Press reviews realised on the basis of the statutory exception are extremely limited in France, but the press exception is frequently invoked with success in the Netherlands, not only by press organisations but also by public administrations and private enterprise. Of course, unauthorised digital newspaper clippings are now a thing of the past in the Netherlands as a result of judicial interpretation.
The possibility of using works, irrespective of the category, for educational purposes has been part of the Dutch legal landscape for more than a century, complemented in the last decades by a regulation on the right to make compilations in the form of student course packs. The same is true for the right to make reproductions by means of reprography by educational institutions, the public administration and private enterprise. In both cases, among the conditions set for a lawful use is the payment of fair compensation to the rights holder, the conditions of which are laid down in a regulation. In France, the lawful use of works for educational purposes is a recent phenomenon – until the implementation of the Information Society Directive in the French Code de la propriété intellectuelle, educational use was limited to short citations.
Since the devil is in the detail, it is not sufficient in my opinion to tick a box denoting that a national act contains a specific exception or limitation.
Accuracy
And, were the tick of a box sufficient, then it would need at least to refer to the correct provision in the act. The list of exceptions and limitations for the Netherlands (table 7, p. 20) would be:
Criticism, comment and review : 15a
Parody : 18b
Reporting of current events : 15 & 16a
Education (classroom use, non-commercial) : 16
Scholarship (research, non-commercial) : 16b & 16g (private use, reprography)
Libraries and archives : 15h & 16n
Parliamentary or judicial proceedings : 22
Incidental inclusion : 18a
Temporary copy during transmission : 13a
Private copy : 16b & 16c
Levies on private copying : 16c(2) (see below)
It is unclear why ‘time-shifting’ and ‘format-shifting’ deserve a separate box in the table as these two narrow forms of reproduction authorised under UK law are encompassed within the broader continental private copying exception. The report also equates the three-step test of Article 5.5 of the Information Society Directive to a fair use defence, stating that it is an open-ended norm. Ah! Were that the case! Then no one would need to argue in favour of the introduction of an open norm in European copyright law!
Assumptions
Gibert’s findings, especially the high score of the United States, are based on the assumption that the American fair use doctrine is much more flexible than the European system of exceptions and limitations. This is only partly true. The main feature of the fair use defence that ensures a flexible application is its open-ended formulation. The fact that the fair use defence is available for situations not enumerated in section 107 (as long as the four criteria are met) gives the US copyright system the necessary flexibility to adapt to new technological developments without referring to the legislator. But as such, the four criteria of the fair use defence are not fundamentally different from many of the conditions found in the European exceptions.
Another debatable assumption is that non-compensated fair use/private copying should score higher than a levy system.

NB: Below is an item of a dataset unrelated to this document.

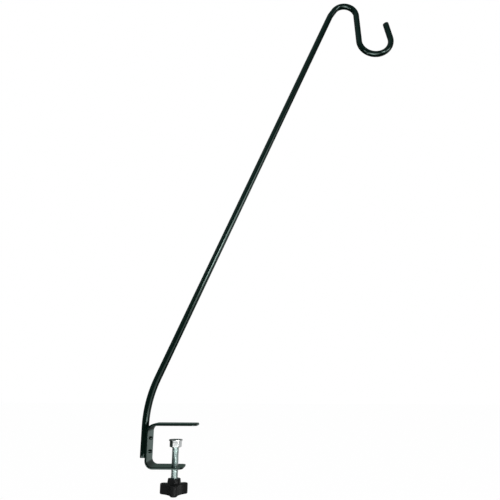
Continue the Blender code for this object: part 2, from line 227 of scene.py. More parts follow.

The European continental system, with its payment of a levy, precisely ensures that users are able to make private copies of any work without fear of an infringement claim. The payment of a levy has no impact on the flexible character of the provision. Moreover, it is not clear, in terms of flexibility, why the levy system should play a role with respect to private copying but not to educational use, press reviews or reprography.
All in all, I believe that the weight given per country to the exceptions and limitations in the indicator table (p. 21 of the report) should be thoroughly revised. I will then be curious to see how this will affect the final score of The Netherlands in terms of flexibility.